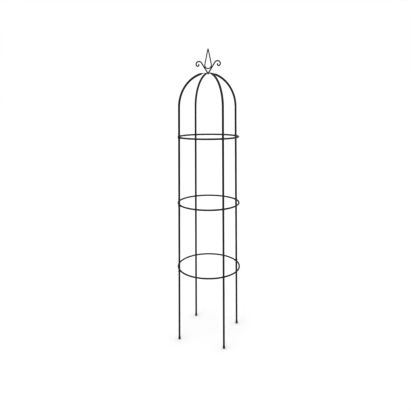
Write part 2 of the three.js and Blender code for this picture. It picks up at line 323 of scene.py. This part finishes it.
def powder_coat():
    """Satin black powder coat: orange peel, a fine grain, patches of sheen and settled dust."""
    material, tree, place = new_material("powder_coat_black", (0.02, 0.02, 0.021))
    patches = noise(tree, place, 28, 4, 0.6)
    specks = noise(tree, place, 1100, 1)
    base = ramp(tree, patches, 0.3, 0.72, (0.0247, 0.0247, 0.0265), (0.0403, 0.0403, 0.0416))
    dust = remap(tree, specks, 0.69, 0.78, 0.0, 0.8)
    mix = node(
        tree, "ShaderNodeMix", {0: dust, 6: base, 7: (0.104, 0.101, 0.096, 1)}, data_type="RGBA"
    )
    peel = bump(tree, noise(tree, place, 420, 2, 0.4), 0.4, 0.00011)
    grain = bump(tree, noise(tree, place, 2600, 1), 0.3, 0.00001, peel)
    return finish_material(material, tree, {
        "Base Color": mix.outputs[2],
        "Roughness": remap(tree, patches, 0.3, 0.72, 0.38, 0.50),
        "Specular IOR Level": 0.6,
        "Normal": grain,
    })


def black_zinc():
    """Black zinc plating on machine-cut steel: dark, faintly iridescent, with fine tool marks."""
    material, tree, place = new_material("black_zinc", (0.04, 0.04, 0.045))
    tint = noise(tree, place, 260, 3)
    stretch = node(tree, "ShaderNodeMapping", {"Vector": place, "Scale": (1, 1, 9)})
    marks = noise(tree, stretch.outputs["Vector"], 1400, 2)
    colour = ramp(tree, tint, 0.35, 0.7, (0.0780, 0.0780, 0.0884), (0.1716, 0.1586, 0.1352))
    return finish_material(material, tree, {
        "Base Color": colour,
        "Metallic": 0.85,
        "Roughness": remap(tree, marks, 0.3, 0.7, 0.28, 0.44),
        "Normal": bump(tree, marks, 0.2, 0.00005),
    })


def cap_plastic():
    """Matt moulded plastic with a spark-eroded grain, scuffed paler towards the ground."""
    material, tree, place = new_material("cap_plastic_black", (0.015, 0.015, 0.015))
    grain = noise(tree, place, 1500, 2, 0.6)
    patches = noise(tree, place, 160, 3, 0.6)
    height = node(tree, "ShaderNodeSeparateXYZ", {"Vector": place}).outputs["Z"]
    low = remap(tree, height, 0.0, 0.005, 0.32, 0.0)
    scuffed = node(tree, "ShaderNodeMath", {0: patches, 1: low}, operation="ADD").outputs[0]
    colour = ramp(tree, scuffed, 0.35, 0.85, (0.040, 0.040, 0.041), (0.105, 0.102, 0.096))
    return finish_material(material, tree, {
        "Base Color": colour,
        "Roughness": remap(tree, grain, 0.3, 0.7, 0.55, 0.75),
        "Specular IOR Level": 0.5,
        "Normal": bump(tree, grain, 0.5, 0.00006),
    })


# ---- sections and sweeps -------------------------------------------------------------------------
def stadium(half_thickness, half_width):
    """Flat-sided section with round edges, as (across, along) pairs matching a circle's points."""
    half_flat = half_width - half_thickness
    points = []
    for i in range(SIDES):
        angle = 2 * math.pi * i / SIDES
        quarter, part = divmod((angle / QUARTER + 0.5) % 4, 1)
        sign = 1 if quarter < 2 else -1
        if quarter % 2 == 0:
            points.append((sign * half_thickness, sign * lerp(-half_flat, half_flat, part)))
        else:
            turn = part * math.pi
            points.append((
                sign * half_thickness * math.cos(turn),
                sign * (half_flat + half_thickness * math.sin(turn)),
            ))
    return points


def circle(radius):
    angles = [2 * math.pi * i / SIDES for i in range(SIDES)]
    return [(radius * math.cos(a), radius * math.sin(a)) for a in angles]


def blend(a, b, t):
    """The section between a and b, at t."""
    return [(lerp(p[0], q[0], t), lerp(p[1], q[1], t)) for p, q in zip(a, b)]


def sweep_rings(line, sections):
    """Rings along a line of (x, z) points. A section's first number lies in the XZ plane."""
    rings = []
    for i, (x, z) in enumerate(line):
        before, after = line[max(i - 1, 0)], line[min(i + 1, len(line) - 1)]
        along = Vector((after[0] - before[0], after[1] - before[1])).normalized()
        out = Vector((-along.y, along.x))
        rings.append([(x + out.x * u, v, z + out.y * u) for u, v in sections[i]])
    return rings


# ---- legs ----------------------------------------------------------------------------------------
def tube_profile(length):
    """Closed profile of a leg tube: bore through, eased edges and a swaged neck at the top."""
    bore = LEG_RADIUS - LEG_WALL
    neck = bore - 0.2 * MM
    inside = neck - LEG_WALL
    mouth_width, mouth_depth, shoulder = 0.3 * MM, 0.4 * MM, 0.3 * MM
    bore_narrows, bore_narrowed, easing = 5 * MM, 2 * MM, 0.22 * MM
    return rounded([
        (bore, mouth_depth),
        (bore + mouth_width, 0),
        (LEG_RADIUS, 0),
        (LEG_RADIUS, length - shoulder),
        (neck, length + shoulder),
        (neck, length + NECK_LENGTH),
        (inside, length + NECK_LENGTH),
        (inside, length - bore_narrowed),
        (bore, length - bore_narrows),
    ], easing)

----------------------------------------

Set task.
Nothing in the data may differ; print all of it exactly as written.

Final result.
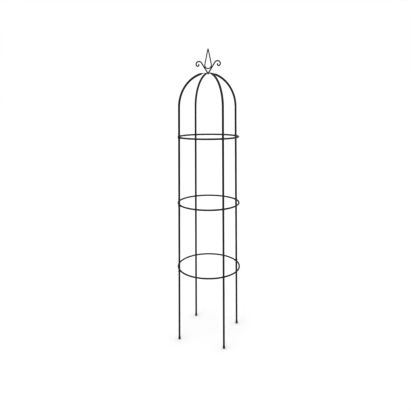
Write part 2 of the three.js and Blender code for this picture. It picks up at line 323 of scene.py. This part finishes it.
def powder_coat():
    """Satin black powder coat: orange peel, a fine grain, patches of sheen and settled dust."""
    material, tree, place = new_material("powder_coat_black", (0.02, 0.02, 0.021))
    patches = noise(tree, place, 28, 4, 0.6)
    specks = noise(tree, place, 1100, 1)
    base = ramp(tree, patches, 0.3, 0.72, (0.0247, 0.0247, 0.0265), (0.0403, 0.0403, 0.0416))
    dust = remap(tree, specks, 0.69, 0.78, 0.0, 0.8)
    mix = node(
        tree, "ShaderNodeMix", {0: dust, 6: base, 7: (0.104, 0.101, 0.096, 1)}, data_type="RGBA"
    )
    peel = bump(tree, noise(tree, place, 420, 2, 0.4), 0.4, 0.00011)
    grain = bump(tree, noise(tree, place, 2600, 1), 0.3, 0.00001, peel)
    return finish_material(material, tree, {
        "Base Color": mix.outputs[2],
        "Roughness": remap(tree, patches, 0.3, 0.72, 0.38, 0.50),
        "Specular IOR Level": 0.6,
        "Normal": grain,
    })


def black_zinc():
    """Black zinc plating on machine-cut steel: dark, faintly iridescent, with fine tool marks."""
    material, tree, place = new_material("black_zinc", (0.04, 0.04, 0.045))
    tint = noise(tree, place, 260, 3)
    stretch = node(tree, "ShaderNodeMapping", {"Vector": place, "Scale": (1, 1, 9)})
    marks = noise(tree, stretch.outputs["Vector"], 1400, 2)
    colour = ramp(tree, tint, 0.35, 0.7, (0.0780, 0.0780, 0.0884), (0.1716, 0.1586, 0.1352))
    return finish_material(material, tree, {
        "Base Color": colour,
        "Metallic": 0.85,
        "Roughness": remap(tree, marks, 0.3, 0.7, 0.28, 0.44),
        "Normal": bump(tree, marks, 0.2, 0.00005),
    })


def cap_plastic():
    """Matt moulded plastic with a spark-eroded grain, scuffed paler towards the ground."""
    material, tree, place = new_material("cap_plastic_black", (0.015, 0.015, 0.015))
    grain = noise(tree, place, 1500, 2, 0.6)
    patches = noise(tree, place, 160, 3, 0.6)
    height = node(tree, "ShaderNodeSeparateXYZ", {"Vector": place}).outputs["Z"]
    low = remap(tree, height, 0.0, 0.005, 0.32, 0.0)
    scuffed = node(tree, "ShaderNodeMath", {0: patches, 1: low}, operation="ADD").outputs[0]
    colour = ramp(tree, scuffed, 0.35, 0.85, (0.040, 0.040, 0.041), (0.105, 0.102, 0.096))
    return finish_material(material, tree, {
        "Base Color": colour,
        "Roughness": remap(tree, grain, 0.3, 0.7, 0.55, 0.75),
        "Specular IOR Level": 0.5,
        "Normal": bump(tree, grain, 0.5, 0.00006),
    })


# ---- sections and sweeps -------------------------------------------------------------------------
def stadium(half_thickness, half_width):
    """Flat-sided section with round edges, as (across, along) pairs matching a circle's points."""
    half_flat = half_width - half_thickness
    points = []
    for i in range(SIDES):
        angle = 2 * math.pi * i / SIDES
        quarter, part = divmod((angle / QUARTER + 0.5) % 4, 1)
        sign = 1 if quarter < 2 else -1
        if quarter % 2 == 0:
            points.append((sign * half_thickness, sign * lerp(-half_flat, half_flat, part)))
        else:
            turn = part * math.pi
            points.append((
                sign * half_thickness * math.cos(turn),
                sign * (half_flat + half_thickness * math.sin(turn)),
            ))
    return points


def circle(radius):
    angles = [2 * math.pi * i / SIDES for i in range(SIDES)]
    return [(radius * math.cos(a), radius * math.sin(a)) for a in angles]


def blend(a, b, t):
    """The section between a and b, at t."""
    return [(lerp(p[0], q[0], t), lerp(p[1], q[1], t)) for p, q in zip(a, b)]


def sweep_rings(line, sections):
    """Rings along a line of (x, z) points. A section's first number lies in the XZ plane."""
    rings = []
    for i, (x, z) in enumerate(line):
        before, after = line[max(i - 1, 0)], line[min(i + 1, len(line) - 1)]
        along = Vector((after[0] - before[0], after[1] - before[1])).normalized()
        out = Vector((-along.y, along.x))
        rings.append([(x + out.x * u, v, z + out.y * u) for u, v in sections[i]])
    return rings


# ---- legs ----------------------------------------------------------------------------------------
def tube_profile(length):
    """Closed profile of a leg tube: bore through, eased edges and a swaged neck at the top."""
    bore = LEG_RADIUS - LEG_WALL
    neck = bore - 0.2 * MM
    inside = neck - LEG_WALL
    mouth_width, mouth_depth, shoulder = 0.3 * MM, 0.4 * MM, 0.3 * MM
    bore_narrows, bore_narrowed, easing = 5 * MM, 2 * MM, 0.22 * MM
    return rounded([
        (bore, mouth_depth),
        (bore + mouth_width, 0),
        (LEG_RADIUS, 0),
        (LEG_RADIUS, length - shoulder),
        (neck, length + shoulder),
        (neck, length + NECK_LENGTH),
        (inside, length + NECK_LENGTH),
        (inside, length - bore_narrowed),
        (bore, length - bore_narrows),
    ], easing)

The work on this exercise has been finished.